Ruth is from the tribe of Moab, a tribe off-limits to the Jews specifically because its origins lie in an act of father/daughter incest. Ruth’s ancestress, Lot’s daughters, get their father drunk and lie with him, presumably out of their fear that all of humanity has been extinguished after the destruction of Sodom and Gomorrah,
Next comes the wily Tamar. We read in Genesis that one fine day the twice-widowed Tamar disguises herself as a cult prostitute and seduces her unsuspecting father-law at the crossroads. She too perpetuates the messianic line with the birth of her son. Ruth’s tactics echo the story of Lots’ daughters and the tale of Tamar: Once again we have a younger woman seducing an older father-like figure under irregular circumstances with conception urgently in mind. However disturbing, the theme of a daughter’s compulsion to return to the father or a father figure, their illicit union and a resultant birth is repeatedly associated with, of all things, the birth of the messiah. What’s more, with the exception of Lot’s daughters, the women’s taboo-defying acts are far from censured. On the contrary, because of the underlying messianic motivation, the acts are highly praised.
It’s important to realize that our three Biblical heroines are not passive women victimized by fatherly lust. The biblical women are in no way coerced by a father; rather they act with pro-active autonomy. Even in the case of Ruth who is instructed by Naomi, it is the women who direct the action. Far from bowing to some external authority embodied in the father, these women fully appropriate his prerogatives. Each of these women acts according to an inner prompting in defiance of an awesome taboo. I dare to consider a startling conclusion: The initiative of bold women who trespass boundaries turns out to be a necessary ingredient of redemption.
When I linger a bit longer on this (to me, still very ) unsavory thematic of daughters returning to their fathers, I can intuit an even deeper layer of meaning.

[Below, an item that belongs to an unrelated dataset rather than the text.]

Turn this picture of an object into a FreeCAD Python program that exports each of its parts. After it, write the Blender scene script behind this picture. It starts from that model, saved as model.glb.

The place where father and daughter meet is the scene of both a highly-charged bond and a deep wound, a sacred place where either the divine or the demonic may prevail. Here, as is true of all that is at once holy and taboo, the destructive may overshadow the procreative or the creative may liberate the potentially demonic. The Zohar says we must redeem the holy sparks that are entrapped in an outer shell of evil. (This is one way of understanding why the redemption is embodied in Ruth who bears within her the tarnish of incest and the messianic seed; through her the ultimate good is freed from its outer shell of transgression.) Whenever we allow ourselves to venture into such attractive and repellent territory we are taking a terrible risk: We may well be annihilated. But if we are not annihilated, we come away with a particular brand of strength. Born of the full knowledge of our vulnerability, this strength has the power to fulfill and sustain.
Could it be that our tradition hints that it is this sort of woman strength that is the necessary ingredient of redemption?